>>>>>
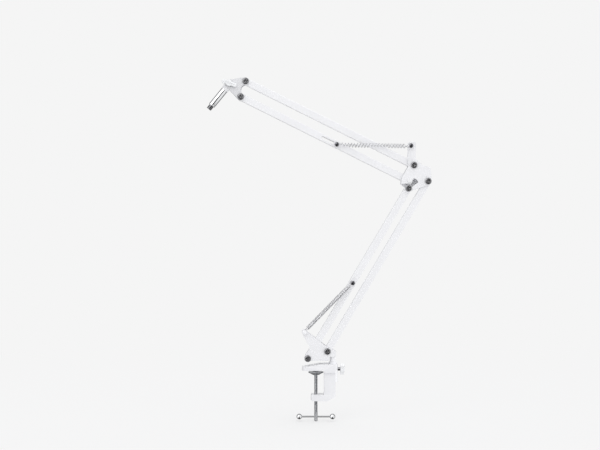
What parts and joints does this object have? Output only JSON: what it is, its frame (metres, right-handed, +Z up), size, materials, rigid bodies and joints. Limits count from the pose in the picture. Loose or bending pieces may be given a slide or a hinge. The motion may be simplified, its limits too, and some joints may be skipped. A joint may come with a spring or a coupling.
{
  "type": "desk-clamped scissor boom arm",
  "caption": "Two-section spring-balanced scissor arm in white square tube, with a desk clamp and a tilting chrome rod that ends in a threaded stud.",
  "frame": {"origin": "on the desk surface under the clamp's upper jaw, on the clamp screw's axis", "axes": "+X away from the desk edge towards the pivot socket, +Y across the arm, +Z up"},
  "size_m": [0.3989, 0.0344, 0.6094],
  "materials": {
    "white_paint": "satin white powder coat",
    "grey_paint": "satin pale grey powder coat",
    "white_plastic": "fine moulded satin",
    "nylon": "plain moulded nylon",
    "chrome": "polished",
    "nickel": "dark nickel plate, turned",
    "black_steel": "black oxide, turned and polished",
    "zinc": "bright zinc plate",
    "spring_wire": "bright drawn wire"
  },
  "bodies": {
    "clamp": {"clamp_frame": "white_paint"},
    "lock_screw": {"lock_screw_stud": "nickel", "lock_screw_wing": "white_plastic"},
    "clamp_pad": {"clamp_pad": "zinc"},
    "clamp_screw": {"clamp_screw": "zinc"},
    "tommy_bar": {"tommy_bar": "chrome", "tommy_bar_balls": "chrome"},
    "pivot_pin": {"pivot_pin": "white_paint", "pivot_thrust_washer": "nylon", "pivot_retaining_ring": "nickel"},
    "base": {"base_bracket": "white_paint", "base_pivot_bolts": "nickel", "base_lock_nuts": "nickel", "base_nylon_washers": "nylon", "base_spring_posts": "white_paint"},
    "lower_left": {"lower_tube_left": "white_paint", "lower_left_plugs": "nylon", "lower_tube_spring_pin": "black_steel"},
    "lower_right": {"lower_tube_right": "white_paint", "lower_right_plugs": "nylon"},
    "lower_spring": {"lower_spring_front": "spring_wire", "lower_spring_back": "spring_wire"},
    "lower_spring_end": {"lower_spring_hook_front": "spring_wire", "lower_spring_hook_back": "spring_wire"},
    "elbow": {"elbow_bracket": "white_paint", "elbow_pivot_bolts": "nickel", "elbow_lock_nuts": "nickel", "elbow_nylon_washers": "nylon", "elbow_rivet": "white_paint", "elbow_spring_pin": "black_steel"},
    "upper_top": {"upper_tube_top": "white_paint", "upper_top_plugs": "nylon"},
    "upper_bottom": {"upper_tube_bottom": "white_paint", "upper_bottom_plugs": "nylon", "upper_tube_spring_pin": "black_steel"},
    "upper_spring": {"upper_spring_front": "spring_wire", "upper_spring_back": "spring_wire"},
    "upper_spring_end": {"upper_spring_hook_front": "spring_wire", "upper_spring_hook_back": "spring_wire"},
    "tip": {"tip_bracket": "grey_paint", "tip_pivot_bolts": "nickel", "tip_lock_nuts": "nickel", "tip_nylon_washers": "nylon", "tilt_washer": "nickel", "tilt_nut": "nickel"},
    "head": {"swivel_head": "white_paint", "chrome_rod": "chrome", "threaded_stud": "nickel"},
    "tilt_screw": {"tilt_screw_stud": "nickel", "tilt_screw_wing": "white_plastic"}
  },
  "joints": [
    {"name": "arm_lift", "type": "slide", "parent": "clamp", "child": "pivot_pin", "axis": [0, 0, 1], "range_m": [0, 0.03]},
    {"name": "arm_swivel", "type": "hinge", "parent": "pivot_pin", "child": "base", "pos_m": [0.03, 0, 0.017], "axis": [0, 0, 1], "continuous": true},
    {"name": "lower_arm", "type": "hinge", "parent": "base", "child": "lower_left", "pos_m": [-0.0143, 0, 0.021], "axis": [0, 1, 0], "range_deg": [-25, 18]},
    {"name": "lower_right_follow", "type": "hinge", "parent": "base", "child": "lower_right", "pos_m": [0.0203, 0, 0.0335], "axis": [0, 1, 0], "range_deg": [-25.05, 18.05]},
    {"name": "elbow_level", "type": "hinge", "parent": "lower_left", "child": "elbow", "pos_m": [0.16386, 0, 0.32226], "axis": [0, 1, 0], "range_deg": [-18.05, 25.05]},
    {"name": "lower_spring_swing", "type": "hinge", "parent": "base", "child": "lower_spring", "pos_m": [-0.0209, 0, 0.0674], "axis": [0, 1, 0], "range_deg": [-31.05, 22.37]},
    {"name": "lower_spring_stretch", "type": "slide", "parent": "lower_spring", "child": "lower_spring_end", "axis": [0.7002, 0, 0.714], "range_m": [-0.01483, 0.0107], "deforming": ["lower_spring_front", "lower_spring_back", "lower_spring_hook_front", "lower_spring_hook_back"]},
    {"name": "upper_arm", "type": "hinge", "parent": "elbow", "child": "upper_top", "pos_m": [0.1735, 0, 0.3631], "axis": [0, 1, 0], "range_deg": [-25, 25]},
    {"name": "upper_bottom_follow", "type": "hinge", "parent": "elbow", "child": "upper_bottom", "pos_m": [0.1649, 0, 0.3356], "axis": [0, 1, 0], "range_deg": [-25.05, 25.05]},
    {"name": "tip_level", "type": "hinge", "parent": "upper_top", "child": "tip", "pos_m": [-0.12451, 0, 0.51168], "axis": [0, 1, 0], "range_deg": [-25.05, 25.05]},
    {"name": "upper_spring_swing", "type": "hinge", "parent": "elbow", "child": "upper_spring", "pos_m": [0.1678, 0, 0.3971], "axis": [0, 1, 0], "range_deg": [-24.75, 24.75]},
    {"name": "upper_spring_stretch", "type": "slide", "parent": "upper_spring", "child": "upper_spring_end", "axis": [-0.9998, 0, 0.0176], "range_m": [-0.02628, 0.02628], "deforming": ["upper_spring_front", "upper_spring_back", "upper_spring_hook_front", "upper_spring_hook_back"]},
    {"name": "head_tilt", "type": "hinge", "parent": "tip", "child": "head", "pos_m": [-0.1534, 0, 0.5075], "axis": [0, 1, 0], "range_deg": [-35, 95]},
    {"name": "tilt_screw_turn", "type": "hinge", "parent": "tip", "child": "tilt_screw", "pos_m": [-0.1534, 0, 0.5075], "axis": [0, 1, 0], "range_deg": [-180, 180]},
    {"name": "lock_screw_turn", "type": "hinge", "parent": "clamp", "child": "lock_screw", "pos_m": [0.04, 0, 0.0015], "axis": [1, 0, 0], "range_deg": [-180, 180]},
    {"name": "clamp_feed", "type": "slide", "parent": "clamp", "child": "clamp_pad", "axis": [0, 0, 1], "range_m": [-0.0331, 0.0022]},
    {"name": "clamp_turn", "type": "hinge", "parent": "clamp_pad", "child": "clamp_screw", "pos_m": [0, 0, -0.05], "axis": [0, 0, 1], "range_deg": [-11900, 780]},
    {"name": "tommy_bar_slide", "type": "slide", "parent": "clamp_screw", "child": "tommy_bar", "axis": [1, 0, 0], "range_m": [-0.018, 0.018]}
  ],
  "couplings": [
    {"joint": "lower_right_follow", "follows": "lower_arm", "ratio": 1},
    {"joint": "elbow_level", "follows": "lower_arm", "ratio": -1},
    {"joint": "lower_spring_swing", "follows": "lower_arm", "ratio": 1.24},
    {"joint": "lower_spring_stretch", "follows": "lower_arm", "m_per_rad": 0.03375},
    {"joint": "upper_bottom_follow", "follows": "upper_arm", "ratio": 1},
    {"joint": "tip_level", "follows": "upper_arm", "ratio": -1},
    {"joint": "upper_spring_swing", "follows": "upper_arm", "ratio": 0.988},
    {"joint": "upper_spring_stretch", "follows": "upper_arm", "m_per_rad": -0.06},
    {"joint": "clamp_feed", "follows": "clamp_turn", "m_per_rad": 0.00015915}
  ]
}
<<<<<
PROBLEM TO SOLVE: Reproduce the listing above word for word.

WRITTEN SOLUTION:
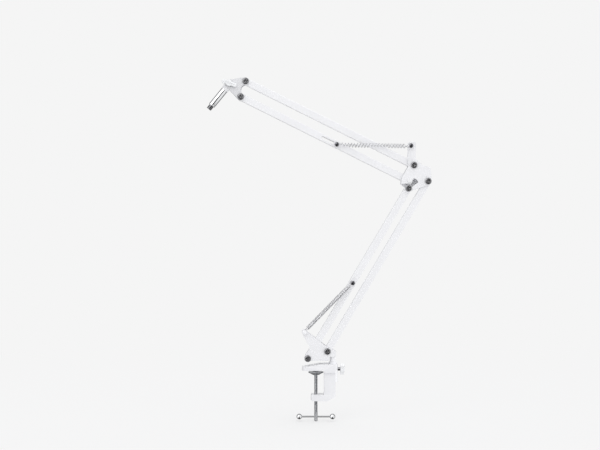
What parts and joints does this object have? Output only JSON: what it is, its frame (metres, right-handed, +Z up), size, materials, rigid bodies and joints. Limits count from the pose in the picture. Loose or bending pieces may be given a slide or a hinge. The motion may be simplified, its limits too, and some joints may be skipped. A joint may come with a spring or a coupling.
{
  "type": "desk-clamped scissor boom arm",
  "caption": "Two-section spring-balanced scissor arm in white square tube, with a desk clamp and a tilting chrome rod that ends in a threaded stud.",
  "frame": {"origin": "on the desk surface under the clamp's upper jaw, on the clamp screw's axis", "axes": "+X away from the desk edge towards the pivot socket, +Y across the arm, +Z up"},
  "size_m": [0.3989, 0.0344, 0.6094],
  "materials": {
    "white_paint": "satin white powder coat",
    "grey_paint": "satin pale grey powder coat",
    "white_plastic": "fine moulded satin",
    "nylon": "plain moulded nylon",
    "chrome": "polished",
    "nickel": "dark nickel plate, turned",
    "black_steel": "black oxide, turned and polished",
    "zinc": "bright zinc plate",
    "spring_wire": "bright drawn wire"
  },
  "bodies": {
    "clamp": {"clamp_frame": "white_paint"},
    "lock_screw": {"lock_screw_stud": "nickel", "lock_screw_wing": "white_plastic"},
    "clamp_pad": {"clamp_pad": "zinc"},
    "clamp_screw": {"clamp_screw": "zinc"},
    "tommy_bar": {"tommy_bar": "chrome", "tommy_bar_balls": "chrome"},
    "pivot_pin": {"pivot_pin": "white_paint", "pivot_thrust_washer": "nylon", "pivot_retaining_ring": "nickel"},
    "base": {"base_bracket": "white_paint", "base_pivot_bolts": "nickel", "base_lock_nuts": "nickel", "base_nylon_washers": "nylon", "base_spring_posts": "white_paint"},
    "lower_left": {"lower_tube_left": "white_paint", "lower_left_plugs": "nylon", "lower_tube_spring_pin": "black_steel"},
    "lower_right": {"lower_tube_right": "white_paint", "lower_right_plugs": "nylon"},
    "lower_spring": {"lower_spring_front": "spring_wire", "lower_spring_back": "spring_wire"},
    "lower_spring_end": {"lower_spring_hook_front": "spring_wire", "lower_spring_hook_back": "spring_wire"},
    "elbow": {"elbow_bracket": "white_paint", "elbow_pivot_bolts": "nickel", "elbow_lock_nuts": "nickel", "elbow_nylon_washers": "nylon", "elbow_rivet": "white_paint", "elbow_spring_pin": "black_steel"},
    "upper_top": {"upper_tube_top": "white_paint", "upper_top_plugs": "nylon"},
    "upper_bottom": {"upper_tube_bottom": "white_paint", "upper_bottom_plugs": "nylon", "upper_tube_spring_pin": "black_steel"},
    "upper_spring": {"upper_spring_front": "spring_wire", "upper_spring_back": "spring_wire"},
    "upper_spring_end": {"upper_spring_hook_front": "spring_wire", "upper_spring_hook_back": "spring_wire"},
    "tip": {"tip_bracket": "grey_paint", "tip_pivot_bolts": "nickel", "tip_lock_nuts": "nickel", "tip_nylon_washers": "nylon", "tilt_washer": "nickel", "tilt_nut": "nickel"},
    "head": {"swivel_head": "white_paint", "chrome_rod": "chrome", "threaded_stud": "nickel"},
    "tilt_screw": {"tilt_screw_stud": "nickel", "tilt_screw_wing": "white_plastic"}
  },
  "joints": [
    {"name": "arm_lift", "type": "slide", "parent": "clamp", "child": "pivot_pin", "axis": [0, 0, 1], "range_m": [0, 0.03]},
    {"name": "arm_swivel", "type": "hinge", "parent": "pivot_pin", "child": "base", "pos_m": [0.03, 0, 0.017], "axis": [0, 0, 1], "continuous": true},
    {"name": "lower_arm", "type": "hinge", "parent": "base", "child": "lower_left", "pos_m": [-0.0143, 0, 0.021], "axis": [0, 1, 0], "range_deg": [-25, 18]},
    {"name": "lower_right_follow", "type": "hinge", "parent": "base", "child": "lower_right", "pos_m": [0.0203, 0, 0.0335], "axis": [0, 1, 0], "range_deg": [-25.05, 18.05]},
    {"name": "elbow_level", "type": "hinge", "parent": "lower_left", "child": "elbow", "pos_m": [0.16386, 0, 0.32226], "axis": [0, 1, 0], "range_deg": [-18.05, 25.05]},
    {"name": "lower_spring_swing", "type": "hinge", "parent": "base", "child": "lower_spring", "pos_m": [-0.0209, 0, 0.0674], "axis": [0, 1, 0], "range_deg": [-31.05, 22.37]},
    {"name": "lower_spring_stretch", "type": "slide", "parent": "lower_spring", "child": "lower_spring_end", "axis": [0.7002, 0, 0.714], "range_m": [-0.01483, 0.0107], "deforming": ["lower_spring_front", "lower_spring_back", "lower_spring_hook_front", "lower_spring_hook_back"]},
    {"name": "upper_arm", "type": "hinge", "parent": "elbow", "child": "upper_top", "pos_m": [0.1735, 0, 0.3631], "axis": [0, 1, 0], "range_deg": [-25, 25]},
    {"name": "upper_bottom_follow", "type": "hinge", "parent": "elbow", "child": "upper_bottom", "pos_m": [0.1649, 0, 0.3356], "axis": [0, 1, 0], "range_deg": [-25.05, 25.05]},
    {"name": "tip_level", "type": "hinge", "parent": "upper_top", "child": "tip", "pos_m": [-0.12451, 0, 0.51168], "axis": [0, 1, 0], "range_deg": [-25.05, 25.05]},
    {"name": "upper_spring_swing", "type": "hinge", "parent": "elbow", "child": "upper_spring", "pos_m": [0.1678, 0, 0.3971], "axis": [0, 1, 0], "range_deg": [-24.75, 24.75]},
    {"name": "upper_spring_stretch", "type": "slide", "parent": "upper_spring", "child": "upper_spring_end", "axis": [-0.9998, 0, 0.0176], "range_m": [-0.02628, 0.02628], "deforming": ["upper_spring_front", "upper_spring_back", "upper_spring_hook_front", "upper_spring_hook_back"]},
    {"name": "head_tilt", "type": "hinge", "parent": "tip", "child": "head", "pos_m": [-0.1534, 0, 0.5075], "axis": [0, 1, 0], "range_deg": [-35, 95]},
    {"name": "tilt_screw_turn", "type": "hinge", "parent": "tip", "child": "tilt_screw", "pos_m": [-0.1534, 0, 0.5075], "axis": [0, 1, 0], "range_deg": [-180, 180]},
    {"name": "lock_screw_turn", "type": "hinge", "parent": "clamp", "child": "lock_screw", "pos_m": [0.04, 0, 0.0015], "axis": [1, 0, 0], "range_deg": [-180, 180]},
    {"name": "clamp_feed", "type": "slide", "parent": "clamp", "child": "clamp_pad", "axis": [0, 0, 1], "range_m": [-0.0331, 0.0022]},
    {"name": "clamp_turn", "type": "hinge", "parent": "clamp_pad", "child": "clamp_screw", "pos_m": [0, 0, -0.05], "axis": [0, 0, 1], "range_deg": [-11900, 780]},
    {"name": "tommy_bar_slide", "type": "slide", "parent": "clamp_screw", "child": "tommy_bar", "axis": [1, 0, 0], "range_m": [-0.018, 0.018]}
  ],
  "couplings": [
    {"joint": "lower_right_follow", "follows": "lower_arm", "ratio": 1},
    {"joint": "elbow_level", "follows": "lower_arm", "ratio": -1},
    {"joint": "lower_spring_swing", "follows": "lower_arm", "ratio": 1.24},
    {"joint": "lower_spring_stretch", "follows": "lower_arm", "m_per_rad": 0.03375},
    {"joint": "upper_bottom_follow", "follows": "upper_arm", "ratio": 1},
    {"joint": "tip_level", "follows": "upper_arm", "ratio": -1},
    {"joint": "upper_spring_swing", "follows": "upper_arm", "ratio": 0.988},
    {"joint": "upper_spring_stretch", "follows": "upper_arm", "m_per_rad": -0.06},
    {"joint": "clamp_feed", "follows": "clamp_turn", "m_per_rad": 0.00015915}
  ]
}